* _EXERCISE DETAILS_:
Using the records below, quote only the span that opens with the line containing "const tray = new THREE.Group();" and closes with the line containing "for corner in", exactly and inclusively.

* _GIVEN ENTRIES_:
* BEGIN *
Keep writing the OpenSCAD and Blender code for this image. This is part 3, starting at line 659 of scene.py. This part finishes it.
* END *
* BEGIN *
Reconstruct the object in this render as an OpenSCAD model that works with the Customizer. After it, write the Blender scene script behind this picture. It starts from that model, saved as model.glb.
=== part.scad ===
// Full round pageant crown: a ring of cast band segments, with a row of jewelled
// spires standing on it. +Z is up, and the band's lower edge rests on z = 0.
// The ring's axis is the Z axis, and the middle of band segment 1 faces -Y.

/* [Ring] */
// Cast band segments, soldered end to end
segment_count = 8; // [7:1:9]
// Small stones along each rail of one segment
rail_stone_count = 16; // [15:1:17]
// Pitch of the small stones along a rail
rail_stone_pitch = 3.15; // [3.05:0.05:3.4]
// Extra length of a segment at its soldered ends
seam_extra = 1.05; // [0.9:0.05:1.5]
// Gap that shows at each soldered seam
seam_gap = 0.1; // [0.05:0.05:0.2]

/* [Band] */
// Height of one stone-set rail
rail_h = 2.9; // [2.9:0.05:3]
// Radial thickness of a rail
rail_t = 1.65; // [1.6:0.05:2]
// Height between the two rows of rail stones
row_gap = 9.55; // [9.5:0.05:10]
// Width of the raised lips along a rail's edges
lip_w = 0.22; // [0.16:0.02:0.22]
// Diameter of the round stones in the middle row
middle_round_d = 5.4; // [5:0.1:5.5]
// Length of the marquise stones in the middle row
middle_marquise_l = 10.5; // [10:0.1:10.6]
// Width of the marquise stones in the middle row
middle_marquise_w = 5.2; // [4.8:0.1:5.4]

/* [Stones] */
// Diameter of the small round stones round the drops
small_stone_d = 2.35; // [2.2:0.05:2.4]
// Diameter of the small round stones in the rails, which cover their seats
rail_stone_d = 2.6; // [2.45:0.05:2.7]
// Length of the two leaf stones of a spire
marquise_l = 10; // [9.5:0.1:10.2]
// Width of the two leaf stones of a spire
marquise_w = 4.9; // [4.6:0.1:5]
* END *
* BEGIN *
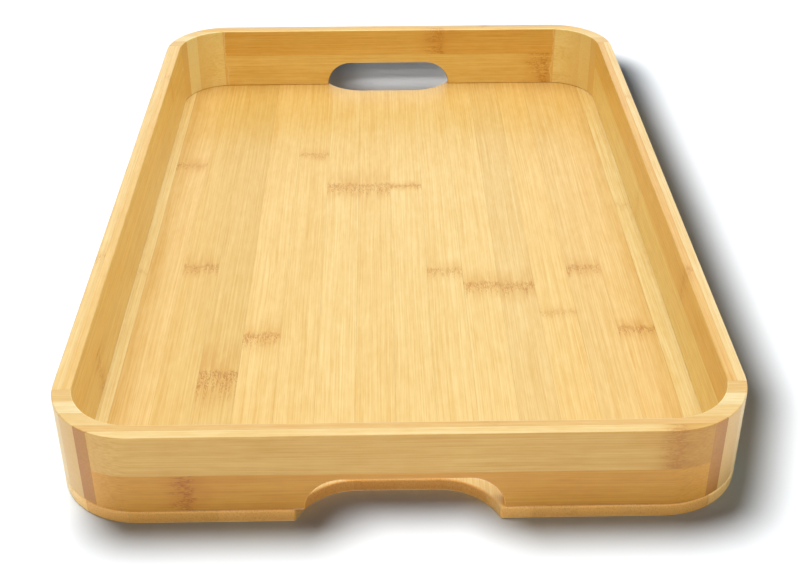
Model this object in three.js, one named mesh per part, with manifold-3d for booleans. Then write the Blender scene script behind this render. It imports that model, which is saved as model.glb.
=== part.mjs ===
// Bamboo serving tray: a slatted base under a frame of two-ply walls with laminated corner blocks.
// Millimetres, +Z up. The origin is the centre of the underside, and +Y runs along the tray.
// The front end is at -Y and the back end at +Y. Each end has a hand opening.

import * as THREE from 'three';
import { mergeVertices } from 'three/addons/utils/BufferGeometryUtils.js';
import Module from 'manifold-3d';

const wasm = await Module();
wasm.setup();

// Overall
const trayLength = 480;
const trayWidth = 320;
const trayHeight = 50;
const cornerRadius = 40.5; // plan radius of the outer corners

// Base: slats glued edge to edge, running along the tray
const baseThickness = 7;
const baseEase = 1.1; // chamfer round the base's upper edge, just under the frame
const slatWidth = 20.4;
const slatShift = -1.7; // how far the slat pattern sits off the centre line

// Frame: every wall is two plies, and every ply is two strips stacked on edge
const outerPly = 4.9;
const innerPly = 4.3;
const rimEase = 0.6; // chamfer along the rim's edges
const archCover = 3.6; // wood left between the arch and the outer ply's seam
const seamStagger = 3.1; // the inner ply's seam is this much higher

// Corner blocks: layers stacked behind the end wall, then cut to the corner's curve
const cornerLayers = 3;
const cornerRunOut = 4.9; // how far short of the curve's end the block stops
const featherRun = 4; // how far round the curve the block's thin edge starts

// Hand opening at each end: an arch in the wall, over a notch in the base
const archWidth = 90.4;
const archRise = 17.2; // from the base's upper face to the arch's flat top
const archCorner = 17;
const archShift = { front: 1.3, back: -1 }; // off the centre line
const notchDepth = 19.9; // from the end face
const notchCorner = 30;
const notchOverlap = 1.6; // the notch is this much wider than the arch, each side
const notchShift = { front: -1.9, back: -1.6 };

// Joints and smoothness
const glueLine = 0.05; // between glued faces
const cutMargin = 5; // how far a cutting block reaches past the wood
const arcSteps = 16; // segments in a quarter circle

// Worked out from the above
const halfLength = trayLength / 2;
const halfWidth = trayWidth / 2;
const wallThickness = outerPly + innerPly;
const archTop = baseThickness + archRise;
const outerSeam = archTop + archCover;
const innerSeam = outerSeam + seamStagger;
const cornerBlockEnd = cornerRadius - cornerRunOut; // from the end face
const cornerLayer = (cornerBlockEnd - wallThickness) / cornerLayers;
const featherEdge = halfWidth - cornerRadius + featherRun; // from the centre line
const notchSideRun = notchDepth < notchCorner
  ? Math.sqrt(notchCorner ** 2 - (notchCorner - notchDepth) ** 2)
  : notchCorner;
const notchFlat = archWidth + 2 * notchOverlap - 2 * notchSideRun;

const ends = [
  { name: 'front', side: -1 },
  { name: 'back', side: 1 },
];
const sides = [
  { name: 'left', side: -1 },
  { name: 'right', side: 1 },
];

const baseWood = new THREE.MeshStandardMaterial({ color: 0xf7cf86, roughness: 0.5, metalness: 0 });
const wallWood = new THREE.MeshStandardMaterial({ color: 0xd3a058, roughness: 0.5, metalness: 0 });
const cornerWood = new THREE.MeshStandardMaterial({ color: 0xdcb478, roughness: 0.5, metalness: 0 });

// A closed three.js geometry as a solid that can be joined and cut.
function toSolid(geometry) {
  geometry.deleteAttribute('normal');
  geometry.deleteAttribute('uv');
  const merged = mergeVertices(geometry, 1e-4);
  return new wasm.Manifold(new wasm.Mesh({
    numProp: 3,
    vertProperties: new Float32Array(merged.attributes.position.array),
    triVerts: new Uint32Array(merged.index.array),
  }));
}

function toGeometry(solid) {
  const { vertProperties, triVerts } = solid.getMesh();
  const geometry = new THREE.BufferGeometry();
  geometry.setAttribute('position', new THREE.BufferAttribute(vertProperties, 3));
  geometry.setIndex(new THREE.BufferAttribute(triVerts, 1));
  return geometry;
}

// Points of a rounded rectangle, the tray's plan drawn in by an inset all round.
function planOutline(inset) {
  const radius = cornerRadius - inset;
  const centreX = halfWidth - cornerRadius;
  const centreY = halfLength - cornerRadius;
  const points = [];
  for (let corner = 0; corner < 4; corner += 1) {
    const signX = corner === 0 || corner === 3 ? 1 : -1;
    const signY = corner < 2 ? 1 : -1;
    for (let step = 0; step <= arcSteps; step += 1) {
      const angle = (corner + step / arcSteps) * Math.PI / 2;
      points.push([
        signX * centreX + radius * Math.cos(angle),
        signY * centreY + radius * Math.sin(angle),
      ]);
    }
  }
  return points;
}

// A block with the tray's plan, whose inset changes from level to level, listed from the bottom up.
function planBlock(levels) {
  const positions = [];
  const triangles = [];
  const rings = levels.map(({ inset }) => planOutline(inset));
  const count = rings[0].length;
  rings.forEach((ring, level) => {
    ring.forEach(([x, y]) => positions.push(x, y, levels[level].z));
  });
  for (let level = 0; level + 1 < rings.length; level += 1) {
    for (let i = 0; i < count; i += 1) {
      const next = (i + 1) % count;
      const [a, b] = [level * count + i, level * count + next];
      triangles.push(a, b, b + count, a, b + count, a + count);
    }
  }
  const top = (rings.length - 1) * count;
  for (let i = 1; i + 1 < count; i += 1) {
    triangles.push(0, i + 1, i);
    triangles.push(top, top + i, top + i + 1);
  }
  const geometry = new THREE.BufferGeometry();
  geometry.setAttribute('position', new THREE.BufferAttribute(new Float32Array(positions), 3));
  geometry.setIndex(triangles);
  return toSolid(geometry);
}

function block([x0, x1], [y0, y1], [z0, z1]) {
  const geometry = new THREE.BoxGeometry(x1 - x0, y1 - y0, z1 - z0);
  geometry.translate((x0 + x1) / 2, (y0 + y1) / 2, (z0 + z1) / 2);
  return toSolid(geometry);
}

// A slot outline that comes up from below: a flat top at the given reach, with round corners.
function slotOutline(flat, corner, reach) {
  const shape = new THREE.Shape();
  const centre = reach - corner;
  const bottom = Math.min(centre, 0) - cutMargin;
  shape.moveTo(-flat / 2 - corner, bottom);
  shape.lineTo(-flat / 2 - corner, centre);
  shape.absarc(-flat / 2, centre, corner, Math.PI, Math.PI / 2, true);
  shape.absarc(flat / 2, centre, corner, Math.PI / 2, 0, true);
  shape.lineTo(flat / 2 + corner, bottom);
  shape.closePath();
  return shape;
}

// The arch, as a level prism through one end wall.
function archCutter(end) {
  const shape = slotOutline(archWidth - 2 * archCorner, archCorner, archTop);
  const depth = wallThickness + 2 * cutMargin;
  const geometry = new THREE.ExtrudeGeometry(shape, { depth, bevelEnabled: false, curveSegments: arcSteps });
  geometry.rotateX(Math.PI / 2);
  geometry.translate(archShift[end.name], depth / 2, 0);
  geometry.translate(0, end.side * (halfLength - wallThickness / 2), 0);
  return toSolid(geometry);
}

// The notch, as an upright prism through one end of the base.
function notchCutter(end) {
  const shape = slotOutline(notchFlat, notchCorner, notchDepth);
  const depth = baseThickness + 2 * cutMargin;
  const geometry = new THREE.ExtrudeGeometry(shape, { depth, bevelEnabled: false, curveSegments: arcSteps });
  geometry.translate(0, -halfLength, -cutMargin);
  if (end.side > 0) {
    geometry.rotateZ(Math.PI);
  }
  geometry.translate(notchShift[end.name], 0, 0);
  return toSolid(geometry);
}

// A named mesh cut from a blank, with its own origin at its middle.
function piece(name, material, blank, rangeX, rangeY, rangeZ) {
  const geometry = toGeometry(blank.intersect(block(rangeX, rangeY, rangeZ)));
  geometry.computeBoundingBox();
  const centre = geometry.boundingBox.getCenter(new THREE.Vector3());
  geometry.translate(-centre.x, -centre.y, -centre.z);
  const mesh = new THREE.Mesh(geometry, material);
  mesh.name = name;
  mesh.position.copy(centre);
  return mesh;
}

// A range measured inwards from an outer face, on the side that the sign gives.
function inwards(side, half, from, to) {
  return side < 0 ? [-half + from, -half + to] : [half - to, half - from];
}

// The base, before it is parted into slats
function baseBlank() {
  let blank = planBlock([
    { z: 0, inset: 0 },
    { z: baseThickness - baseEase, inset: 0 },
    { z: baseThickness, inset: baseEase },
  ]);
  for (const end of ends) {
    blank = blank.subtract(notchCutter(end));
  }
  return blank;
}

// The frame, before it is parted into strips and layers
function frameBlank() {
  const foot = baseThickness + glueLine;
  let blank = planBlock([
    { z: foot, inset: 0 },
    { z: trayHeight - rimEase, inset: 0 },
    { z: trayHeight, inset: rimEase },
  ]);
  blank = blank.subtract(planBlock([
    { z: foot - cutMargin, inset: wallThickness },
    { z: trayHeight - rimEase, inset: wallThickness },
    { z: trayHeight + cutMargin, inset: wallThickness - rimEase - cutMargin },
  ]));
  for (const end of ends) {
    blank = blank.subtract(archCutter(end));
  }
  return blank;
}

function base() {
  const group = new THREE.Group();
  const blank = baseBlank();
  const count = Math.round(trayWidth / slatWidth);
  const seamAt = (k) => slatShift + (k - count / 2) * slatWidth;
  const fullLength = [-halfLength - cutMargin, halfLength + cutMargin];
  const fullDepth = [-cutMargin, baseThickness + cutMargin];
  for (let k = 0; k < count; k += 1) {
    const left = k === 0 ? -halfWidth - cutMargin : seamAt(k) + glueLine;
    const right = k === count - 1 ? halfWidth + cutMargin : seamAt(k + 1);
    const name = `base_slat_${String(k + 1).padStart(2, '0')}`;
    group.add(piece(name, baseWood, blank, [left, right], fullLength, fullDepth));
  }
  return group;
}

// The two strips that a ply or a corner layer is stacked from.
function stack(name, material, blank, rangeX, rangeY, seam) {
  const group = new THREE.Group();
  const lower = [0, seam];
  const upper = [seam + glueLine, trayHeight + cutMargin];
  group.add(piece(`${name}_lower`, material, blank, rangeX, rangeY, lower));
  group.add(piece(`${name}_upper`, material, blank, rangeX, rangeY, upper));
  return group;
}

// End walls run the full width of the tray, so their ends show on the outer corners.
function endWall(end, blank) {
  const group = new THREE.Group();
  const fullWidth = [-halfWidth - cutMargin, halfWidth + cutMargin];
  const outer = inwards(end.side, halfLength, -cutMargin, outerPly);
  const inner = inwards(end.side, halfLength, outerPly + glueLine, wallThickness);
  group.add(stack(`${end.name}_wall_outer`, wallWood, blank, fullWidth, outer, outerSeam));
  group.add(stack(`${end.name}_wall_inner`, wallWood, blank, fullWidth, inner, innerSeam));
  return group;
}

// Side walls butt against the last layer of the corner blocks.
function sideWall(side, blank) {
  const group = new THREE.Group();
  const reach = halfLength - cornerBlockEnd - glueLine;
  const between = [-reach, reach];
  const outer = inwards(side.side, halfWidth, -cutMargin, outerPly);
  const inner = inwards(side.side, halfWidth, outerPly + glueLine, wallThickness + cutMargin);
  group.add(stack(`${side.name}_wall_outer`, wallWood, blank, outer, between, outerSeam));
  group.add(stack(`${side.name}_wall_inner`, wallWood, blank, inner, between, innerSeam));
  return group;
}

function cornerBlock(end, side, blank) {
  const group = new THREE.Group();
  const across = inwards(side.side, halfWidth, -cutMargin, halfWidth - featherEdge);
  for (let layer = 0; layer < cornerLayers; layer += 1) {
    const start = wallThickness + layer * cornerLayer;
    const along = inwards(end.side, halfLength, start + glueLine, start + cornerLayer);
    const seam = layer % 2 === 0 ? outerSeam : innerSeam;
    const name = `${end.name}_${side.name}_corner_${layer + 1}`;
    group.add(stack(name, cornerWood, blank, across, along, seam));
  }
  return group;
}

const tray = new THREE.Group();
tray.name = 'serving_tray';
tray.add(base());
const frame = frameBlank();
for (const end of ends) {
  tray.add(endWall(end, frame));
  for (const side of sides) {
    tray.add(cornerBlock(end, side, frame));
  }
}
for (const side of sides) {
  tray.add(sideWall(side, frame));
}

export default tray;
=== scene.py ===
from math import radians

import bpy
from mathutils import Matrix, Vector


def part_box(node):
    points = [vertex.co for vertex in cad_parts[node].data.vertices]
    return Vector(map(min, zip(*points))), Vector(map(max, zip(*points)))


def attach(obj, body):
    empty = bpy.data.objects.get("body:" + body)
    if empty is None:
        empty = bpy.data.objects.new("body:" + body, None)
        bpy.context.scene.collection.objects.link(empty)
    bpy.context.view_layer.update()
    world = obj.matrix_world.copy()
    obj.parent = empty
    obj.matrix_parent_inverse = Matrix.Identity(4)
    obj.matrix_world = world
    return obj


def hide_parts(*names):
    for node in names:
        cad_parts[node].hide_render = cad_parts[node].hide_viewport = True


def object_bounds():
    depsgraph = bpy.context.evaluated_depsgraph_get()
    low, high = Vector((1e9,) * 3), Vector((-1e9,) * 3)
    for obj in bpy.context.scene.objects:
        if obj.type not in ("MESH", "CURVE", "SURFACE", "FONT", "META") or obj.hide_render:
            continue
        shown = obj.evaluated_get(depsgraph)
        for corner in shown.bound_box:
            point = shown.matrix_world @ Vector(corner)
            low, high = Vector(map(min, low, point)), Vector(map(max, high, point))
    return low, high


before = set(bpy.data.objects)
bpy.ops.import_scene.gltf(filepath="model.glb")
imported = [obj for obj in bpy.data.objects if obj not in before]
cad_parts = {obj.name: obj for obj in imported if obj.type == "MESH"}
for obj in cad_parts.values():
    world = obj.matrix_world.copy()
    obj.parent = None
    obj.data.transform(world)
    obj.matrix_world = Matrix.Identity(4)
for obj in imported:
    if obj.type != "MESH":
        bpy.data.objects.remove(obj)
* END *
* _RESPONSE TO THIS EXERCISE_:
const tray = new THREE.Group();
tray.name = 'serving_tray';
tray.add(base());
const frame = frameBlank();
for (const end of ends) {
  tray.add(endWall(end, frame));
  for (const side of sides) {
    tray.add(cornerBlock(end, side, frame));
  }
}
for (const side of sides) {
  tray.add(sideWall(side, frame));
}

export default tray;
=== scene.py ===
from math import radians

import bpy
from mathutils import Matrix, Vector


def part_box(node):
    points = [vertex.co for vertex in cad_parts[node].data.vertices]
    return Vector(map(min, zip(*points))), Vector(map(max, zip(*points)))


def attach(obj, body):
    empty = bpy.data.objects.get("body:" + body)
    if empty is None:
        empty = bpy.data.objects.new("body:" + body, None)
        bpy.context.scene.collection.objects.link(empty)
    bpy.context.view_layer.update()
    world = obj.matrix_world.copy()
    obj.parent = empty
    obj.matrix_parent_inverse = Matrix.Identity(4)
    obj.matrix_world = world
    return obj


def hide_parts(*names):
    for node in names:
        cad_parts[node].hide_render = cad_parts[node].hide_viewport = True


def object_bounds():
    depsgraph = bpy.context.evaluated_depsgraph_get()
    low, high = Vector((1e9,) * 3), Vector((-1e9,) * 3)
    for obj in bpy.context.scene.objects:
        if obj.type not in ("MESH", "CURVE", "SURFACE", "FONT", "META") or obj.hide_render:
            continue
        shown = obj.evaluated_get(depsgraph)
        for corner in shown.bound_box:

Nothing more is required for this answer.